No one expects Return of the Fly to be any good. For one thing, no one expected The Fly to be any good, although it surprised a lot of people. The reason for a sequel was obvious ... The Fly grossed $3 million on a $700k budget. It was clear that there would be no point in making a sequel without Vincent Price, and when he saw the first draft of the script, he was impressed and signed on.
But this wasn't like The Terminator, where James Cameron showed he could make money on a budget of $6.4 million and so spent more than $100 million on the sequel. No, the powers that be at 20th Century Fox decided that Vincent Price should be good enough to make a profit. So the script was revised to make the film cheaper (too late, I guess, for Price to opt out). No one other than Price returned from the first film. The Fly was in color, but Return of the Fly was in black-and-white. And when Return of the Fly was released, it was placed on a double-bill with The Alligator People.

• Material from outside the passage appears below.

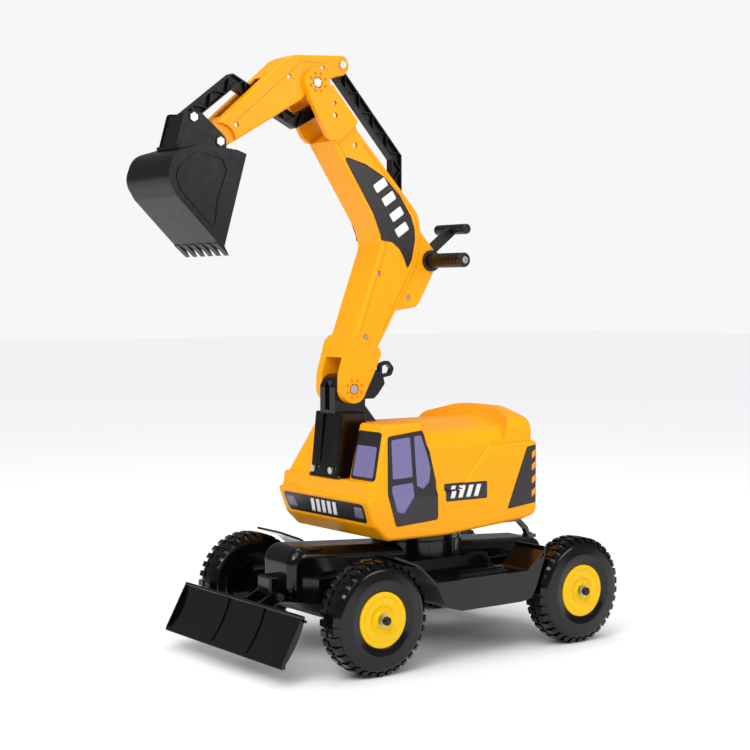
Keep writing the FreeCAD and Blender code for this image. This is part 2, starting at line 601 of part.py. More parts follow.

There were the usual "let's laugh at this cheap movie" things. The sequel took place 15-20 years after the first, and it was written so that the sets from The Fly could be used again. There was no real attempt to make the film look like time had passed ... Price didn't look any different, clothes and cars were the same. Brett Halsey, a handsome fellow and not a bad actor, played the boy from the first movie. And most of the plot was just a remake, rather than a sequel, to the first, i.e. man gets caught in transporter with a house fly.
And the Fly Head on top of Halsey (to be more accurate, on top of a stunt man) looked ludicrous, a real problem because we saw much more of the head than we had in the original. Not to mention Halsey had a Fly Head, a Fly Hand, and a Fly Foot, but when we saw the little fly of "Help meeee!" fame, it had Halsey's head but its own claw and foot.
Yet somehow, it works on a basic level. There's an attempt at a plot involving skullduggery, and really, no matter how cheap, there's something icky about becoming part man, part fly.
But I don't want to go too far. It's not very good, and there's no real reason to watch it as long as The Fly is out there. 5/10.